Contesté de modo que evidenciaba mi deseo de profundizar con cierta soledad en los pensamientos que en ese momento me embargaban. Alfredo, rápido y atento al lenguaje corporal de quienes con él comparten tertulia, fingió prisa por confeccionar, por concluir unos artículos que tenía que entregar a los medios en los que colabora, y en darle una vuelta más a su novela en ciernes de impresión. Aproveché el capote que me tendió para caminar por la galería de A Cerca. El suelo, entarimado en castaño viejo y colocado sobre gruesas vigas procedentes del mismo árbol, provocaba una sonoridad especial a cada paso. Sonoridad y vibración, porque además del ruido, el suelo gemía, como si se sintiera agudamente lastimado por el peso que sobre él se desplazaba. Me recordó la casa de mis abuelos en Covelo. Sonidos y olores son, en mi experiencia personal, los vehículos más eficientes para viajar al mundo de recuerdos de la niñez.
Ahora se trataba de descender en la memoria al almacén de mis primeras vivencias con el Rey y su padre. Al iniciar el viaje no pude evitar una sonrisa. Algunos periodistas especializados en eso que llaman periodismo de «investigación» aseguraban sin el menor rubor que mi relación con don Juan Carlos nació en los pantalanes del club náutico de Mallorca, adonde según ellos acudí para conseguir proximidad al Monarca, siendo yo presidente de Banesto. No es que presuma mucho del poder del presidente del entonces gran banco español, pero siéndolo no necesitas, ni mucho menos, andar con bermudas blancas paseando rodeado de barcos de regatas por ningún club del mundo. Basta con pedir audiencia y te será concedida, como es lógico, natural y consustancial al poder que desempeñas. Porque el Rey es el Rey, pero ser presidente de uno de los siete grandes de entonces era mucho, medido, claro, en términos de influencia y poderío social, algo perfectamente compatible con ser endeble en calidad humana.

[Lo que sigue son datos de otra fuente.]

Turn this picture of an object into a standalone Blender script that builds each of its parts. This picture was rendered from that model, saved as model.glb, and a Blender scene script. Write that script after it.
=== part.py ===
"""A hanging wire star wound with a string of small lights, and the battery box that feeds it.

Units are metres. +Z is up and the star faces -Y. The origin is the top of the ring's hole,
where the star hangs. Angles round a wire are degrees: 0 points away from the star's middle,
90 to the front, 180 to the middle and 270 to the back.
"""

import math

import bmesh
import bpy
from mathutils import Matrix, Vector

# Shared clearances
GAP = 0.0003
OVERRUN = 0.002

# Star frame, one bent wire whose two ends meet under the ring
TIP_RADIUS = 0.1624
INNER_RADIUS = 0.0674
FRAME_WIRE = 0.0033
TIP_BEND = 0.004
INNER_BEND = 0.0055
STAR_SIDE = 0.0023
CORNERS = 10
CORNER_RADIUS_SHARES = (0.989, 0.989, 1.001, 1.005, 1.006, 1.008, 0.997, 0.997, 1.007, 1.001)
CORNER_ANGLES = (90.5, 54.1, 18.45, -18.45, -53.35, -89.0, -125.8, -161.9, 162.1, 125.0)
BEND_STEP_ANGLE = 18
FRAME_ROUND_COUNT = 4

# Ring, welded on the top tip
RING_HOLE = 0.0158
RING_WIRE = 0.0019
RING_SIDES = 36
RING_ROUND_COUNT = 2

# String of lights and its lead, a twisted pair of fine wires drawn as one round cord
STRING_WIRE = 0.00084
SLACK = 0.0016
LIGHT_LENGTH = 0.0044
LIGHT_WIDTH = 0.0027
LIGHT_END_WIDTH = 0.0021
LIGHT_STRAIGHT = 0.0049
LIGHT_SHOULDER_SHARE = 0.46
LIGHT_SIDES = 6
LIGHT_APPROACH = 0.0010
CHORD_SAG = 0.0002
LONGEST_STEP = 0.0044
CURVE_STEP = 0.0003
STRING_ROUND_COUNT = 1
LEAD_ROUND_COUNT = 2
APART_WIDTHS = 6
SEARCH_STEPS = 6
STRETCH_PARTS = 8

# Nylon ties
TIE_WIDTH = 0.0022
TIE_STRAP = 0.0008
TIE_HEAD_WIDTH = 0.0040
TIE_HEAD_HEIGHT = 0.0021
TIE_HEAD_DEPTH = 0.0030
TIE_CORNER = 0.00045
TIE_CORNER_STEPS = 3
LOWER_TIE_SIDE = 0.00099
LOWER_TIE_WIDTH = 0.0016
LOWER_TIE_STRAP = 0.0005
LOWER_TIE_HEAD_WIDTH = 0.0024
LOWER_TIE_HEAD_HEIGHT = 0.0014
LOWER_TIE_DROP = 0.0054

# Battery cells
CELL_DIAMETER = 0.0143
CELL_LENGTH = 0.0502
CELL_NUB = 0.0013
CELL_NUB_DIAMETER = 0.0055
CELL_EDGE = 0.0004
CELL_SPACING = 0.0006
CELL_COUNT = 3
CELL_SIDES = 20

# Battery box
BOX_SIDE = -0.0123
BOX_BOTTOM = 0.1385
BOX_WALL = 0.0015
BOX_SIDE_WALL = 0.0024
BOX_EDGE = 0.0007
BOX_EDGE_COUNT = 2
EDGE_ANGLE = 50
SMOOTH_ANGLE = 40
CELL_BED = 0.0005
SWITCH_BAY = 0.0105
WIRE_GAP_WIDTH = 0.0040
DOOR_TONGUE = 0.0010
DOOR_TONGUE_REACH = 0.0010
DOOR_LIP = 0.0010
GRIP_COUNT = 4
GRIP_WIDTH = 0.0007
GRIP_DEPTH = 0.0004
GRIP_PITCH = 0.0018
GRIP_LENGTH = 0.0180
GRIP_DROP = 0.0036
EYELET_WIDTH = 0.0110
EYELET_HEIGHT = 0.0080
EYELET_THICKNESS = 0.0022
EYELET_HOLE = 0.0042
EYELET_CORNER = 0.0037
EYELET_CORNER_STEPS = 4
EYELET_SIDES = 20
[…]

Conocí a don Juan Carlos mucho antes, al poco de llegar a Antibióticos, allá por 1984, más o menos. Es verdad que fue con ocasión de una regata en la que participábamos ambos, aunque en clases diferentes. El Rey en regata pura. Yo en regata crucero. Son las regatas frías porque tienen lugar en las proximidades de Semana Santa, y en esas fechas en Mallorca es normal que llueva, para desespero de los que decidieron pasar vacaciones en la isla buscando sol y calor. Se van —claro— despotricando, porque se gastaron su dinero y no recibieron la compensación que esperaban. Lo curioso, que al tiempo explicaba la gregarización humana, es que, impasible el ademán, retornaban año tras año a repetir la misma ceremonia.
El armador del barco que utilizaba el Rey para esas competiciones de vela en aguas de la bahía mallorquina de Palma, un industrial catalán apellidado Cusí, dueño de unos laboratorios farmacéuticos famosos por sus productos oftálmicos, me vino a decir que su majestad quería conocerme. Allí mismo, a unos pocos metros de distancia, situado junto a la barra del viejo club náutico mallorquín, se encontraba don Juan Carlos. Me acerqué aparentando tranquilidad lo mejor que pude. Me saludó con su simpatía habitual. Supongo que me conocería de algo, y ese algo debía de ser Juan Abelló, con quien el Rey compartía aficiones cinegéticas, y como Juan y yo entonces éramos ya amigos y socios, pues supongo que en algunos de esos saraos, después de matar algunas perdices de más, envueltos en alguna copa, comentarían jugadas financieras, porque de dinero y mujeres, por este orden, es de lo que hablan ciertas capas sociales españolas. No sé si de todo el mundo, pero desde luego es afición de vieja raigambre hispana.